- _What you should do_: Write out the whole listing again, exactly as given.

- _Dataset content_:

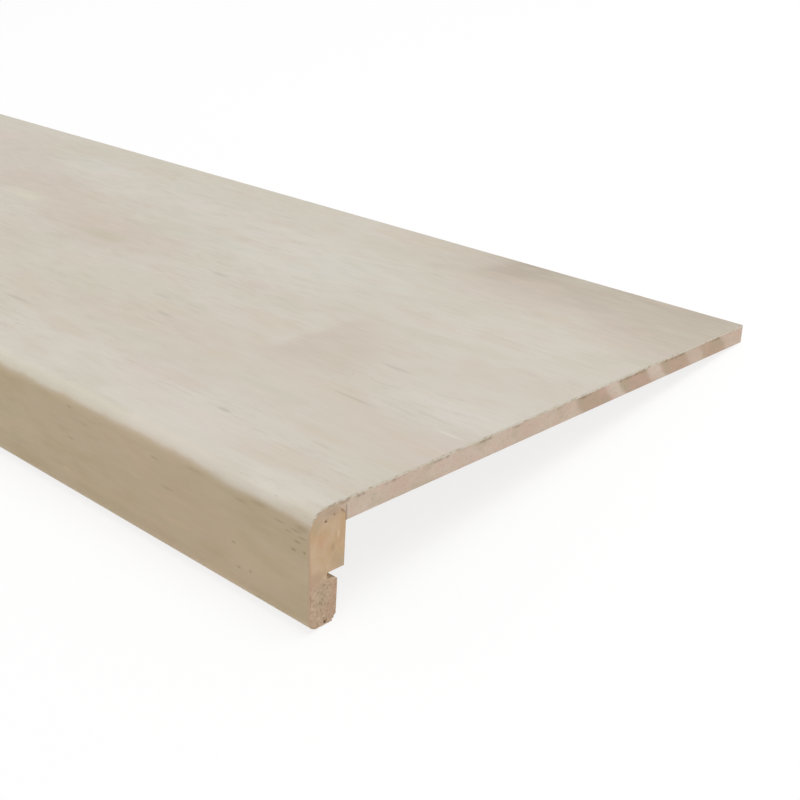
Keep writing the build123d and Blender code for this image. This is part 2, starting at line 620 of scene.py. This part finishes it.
class NosingEndGrain(Finish):
    """Sawn end of the solid-wood nosing.

    A dull tan with faint orange and olive patches: nearly smooth over the groove, and rough with torn fibres on the
    foot under it. Torn pits get painted shade in the hole and a pale fibre beside it.
    """

    title = "sawn end grain, nosing"
    patches = (
        Spot(6.5, -13.5, 4.5, 5.0, "#d5a888", 0.5), Spot(4.0, -7.5, 4.0, 4.5, "#bdae8c", 0.5),
        Spot(8.0, -11.0, 4.0, 4.0, "#c9a97a", 0.4), Spot(17.5, -26.5, 4.0, 4.5, "#b3a78a", 0.45),
        Spot(14.0, -24.0, 5.0, 6.0, "#c0a27c", 0.5), Spot(10.5, -2.0, 14.0, 7.5, "#c6b19c", 0.7),
        Spot(12.0, -3.4, 6.0, 2.2, "#b8a48f", 0.35), Spot(15.4, -13.9, 0.9, 2.4, "#e6d0ab", 0.6),
        Spot(12.6, -18.6, 1.7, 2.8, "#a98c62", 0.4), Spot(0.6, -33.0, 2.2, 20.0, "#c79c86", 0.5),
        Spot(14.0, -38.0, 2.5, 6.0, "#cba08a", 0.5), Spot(11.0, -44.0, 6.0, 6.0, "#bf9682", 0.25),
        Spot(7.0, -39.0, 4.5, 9.0, "#b7a88b", 0.45),
    )  # fmt: skip
    # The dark brown spots sit in the mesh's torn pits and are painted shade in the holes; the pale ones are torn
    # fibres.
    pits = (
        Spot(9.1, -6.7, 0.8, 0.7, "#6e5238", 0.8), Spot(8.4, -5.9, 0.5, 0.5, "#e3cdb2", 0.7),
        Spot(9.9, -7.4, 0.5, 0.5, "#e3cdb2", 0.6), Spot(12.6, -4.6, 0.6, 0.5, "#e6d2ba", 0.8),
        Spot(13.4, -5.1, 0.7, 0.5, "#8d7157", 0.7), Spot(17.2, -4.2, 1.1, 0.6, "#6a5039", 0.5),
        Spot(16.8, -5.0, 0.6, 0.5, "#ecd9c2", 0.9), Spot(18.5, -5.8, 0.6, 0.8, "#77604a", 0.45),
        Spot(4.6, -28.6, 5.5, 4.0, "#b79b7f", 0.45), Spot(8.3, -30.0, 0.6, 1.6, "#e0c6a6", 0.7),
        Spot(9.1, -50.0, 1.0, 0.7, "#50382a", 0.9),
    )  # fmt: skip
    base = "#d8bb9b"
    ground, ochre = Cloud((9, 7, 12), 1.7), Tone("#d1b18b", 0.4, 0.64)
    foot = Tone("#ccb095", -26.0, -34.0)
    fibres, dark_fibre, pale_fibre = (
        Cloud((1.5, 1.0, 1.3), 2.9, 2.0, 0.7), Tone("#7f654c", 0.5, 0.68), Tone("#e6d0b6", 0.47, 0.3),
    )  # fmt: skip
    tearing, torn_zone, rough_zone = Cloud((6, 5, 5), 4.4), (0.4, 0.62, (0.35, 1.0)), (-30.5, -35.0)
    # How much shows on the torn foot beyond the smooth part, and how much on the smooth part.
    dark_shares, pale_shares, relief_shares = (0.65, 0.06), (0.75, 0.05), (0.9, 0.1)
    seam, seam_zone = Tone("#6f573c", 18.7, 19.2, 0.5), (-9.7, -9.3)

    def draw(self) -> None:
        """Draws the end grain."""
        colour = self.lay_tone(self.base, self.cloud(self.point, self.ground), self.ochre)
        colour = self.lay_tone(colour, self.z, self.foot)
        colour = self.lay(colour, self.end_face(), self.patches)
        fibres = self.cloud(self.point, self.fibres)
        torn = self.between(self.cloud(self.point, self.tearing), *self.torn_zone)
        rough = self.maths("MULTIPLY", torn, self.between(self.z, *self.rough_zone))
        for tone, shares in ((self.dark_fibre, self.dark_shares), (self.pale_fibre, self.pale_shares)):
            colour = self.lay_tone(colour, fibres, tone, self.maths("MULTIPLY_ADD", rough, *shares))
        # Painted shade in the torn pits, and pale fibres beside them.
        colour = self.lay(colour, self.end_face(), self.pits)
        colour = self.lay_tone(colour, self.y, self.seam, self.between(self.z, *self.seam_zone))
        relief = self.maths("MULTIPLY", fibres, self.maths("MULTIPLY_ADD", rough, *self.relief_shares))
        self.finish(colour, roughness=0.82, relief=relief, depth=0.3, specular=0.2)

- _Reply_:
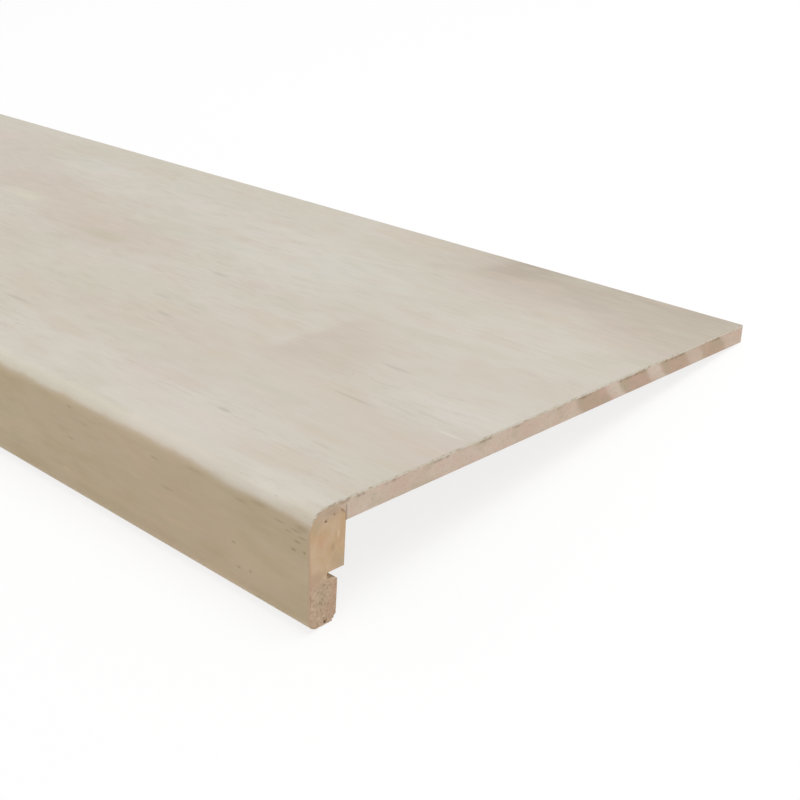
Keep writing the build123d and Blender code for this image. This is part 2, starting at line 620 of scene.py. This part finishes it.
class NosingEndGrain(Finish):
    """Sawn end of the solid-wood nosing.

    A dull tan with faint orange and olive patches: nearly smooth over the groove, and rough with torn fibres on the
    foot under it. Torn pits get painted shade in the hole and a pale fibre beside it.
    """

    title = "sawn end grain, nosing"
    patches = (
        Spot(6.5, -13.5, 4.5, 5.0, "#d5a888", 0.5), Spot(4.0, -7.5, 4.0, 4.5, "#bdae8c", 0.5),
        Spot(8.0, -11.0, 4.0, 4.0, "#c9a97a", 0.4), Spot(17.5, -26.5, 4.0, 4.5, "#b3a78a", 0.45),
        Spot(14.0, -24.0, 5.0, 6.0, "#c0a27c", 0.5), Spot(10.5, -2.0, 14.0, 7.5, "#c6b19c", 0.7),
        Spot(12.0, -3.4, 6.0, 2.2, "#b8a48f", 0.35), Spot(15.4, -13.9, 0.9, 2.4, "#e6d0ab", 0.6),
        Spot(12.6, -18.6, 1.7, 2.8, "#a98c62", 0.4), Spot(0.6, -33.0, 2.2, 20.0, "#c79c86", 0.5),
        Spot(14.0, -38.0, 2.5, 6.0, "#cba08a", 0.5), Spot(11.0, -44.0, 6.0, 6.0, "#bf9682", 0.25),
        Spot(7.0, -39.0, 4.5, 9.0, "#b7a88b", 0.45),
    )  # fmt: skip
    # The dark brown spots sit in the mesh's torn pits and are painted shade in the holes; the pale ones are torn
    # fibres.
    pits = (
        Spot(9.1, -6.7, 0.8, 0.7, "#6e5238", 0.8), Spot(8.4, -5.9, 0.5, 0.5, "#e3cdb2", 0.7),
        Spot(9.9, -7.4, 0.5, 0.5, "#e3cdb2", 0.6), Spot(12.6, -4.6, 0.6, 0.5, "#e6d2ba", 0.8),
        Spot(13.4, -5.1, 0.7, 0.5, "#8d7157", 0.7), Spot(17.2, -4.2, 1.1, 0.6, "#6a5039", 0.5),
        Spot(16.8, -5.0, 0.6, 0.5, "#ecd9c2", 0.9), Spot(18.5, -5.8, 0.6, 0.8, "#77604a", 0.45),
        Spot(4.6, -28.6, 5.5, 4.0, "#b79b7f", 0.45), Spot(8.3, -30.0, 0.6, 1.6, "#e0c6a6", 0.7),
        Spot(9.1, -50.0, 1.0, 0.7, "#50382a", 0.9),
    )  # fmt: skip
    base = "#d8bb9b"
    ground, ochre = Cloud((9, 7, 12), 1.7), Tone("#d1b18b", 0.4, 0.64)
    foot = Tone("#ccb095", -26.0, -34.0)
    fibres, dark_fibre, pale_fibre = (
        Cloud((1.5, 1.0, 1.3), 2.9, 2.0, 0.7), Tone("#7f654c", 0.5, 0.68), Tone("#e6d0b6", 0.47, 0.3),
    )  # fmt: skip
    tearing, torn_zone, rough_zone = Cloud((6, 5, 5), 4.4), (0.4, 0.62, (0.35, 1.0)), (-30.5, -35.0)
    # How much shows on the torn foot beyond the smooth part, and how much on the smooth part.
    dark_shares, pale_shares, relief_shares = (0.65, 0.06), (0.75, 0.05), (0.9, 0.1)
    seam, seam_zone = Tone("#6f573c", 18.7, 19.2, 0.5), (-9.7, -9.3)

    def draw(self) -> None:
        """Draws the end grain."""
        colour = self.lay_tone(self.base, self.cloud(self.point, self.ground), self.ochre)
        colour = self.lay_tone(colour, self.z, self.foot)
        colour = self.lay(colour, self.end_face(), self.patches)
        fibres = self.cloud(self.point, self.fibres)
        torn = self.between(self.cloud(self.point, self.tearing), *self.torn_zone)
        rough = self.maths("MULTIPLY", torn, self.between(self.z, *self.rough_zone))
        for tone, shares in ((self.dark_fibre, self.dark_shares), (self.pale_fibre, self.pale_shares)):
            colour = self.lay_tone(colour, fibres, tone, self.maths("MULTIPLY_ADD", rough, *shares))
        # Painted shade in the torn pits, and pale fibres beside them.
        colour = self.lay(colour, self.end_face(), self.pits)
        colour = self.lay_tone(colour, self.y, self.seam, self.between(self.z, *self.seam_zone))
        relief = self.maths("MULTIPLY", fibres, self.maths("MULTIPLY_ADD", rough, *self.relief_shares))
        self.finish(colour, roughness=0.82, relief=relief, depth=0.3, specular=0.2)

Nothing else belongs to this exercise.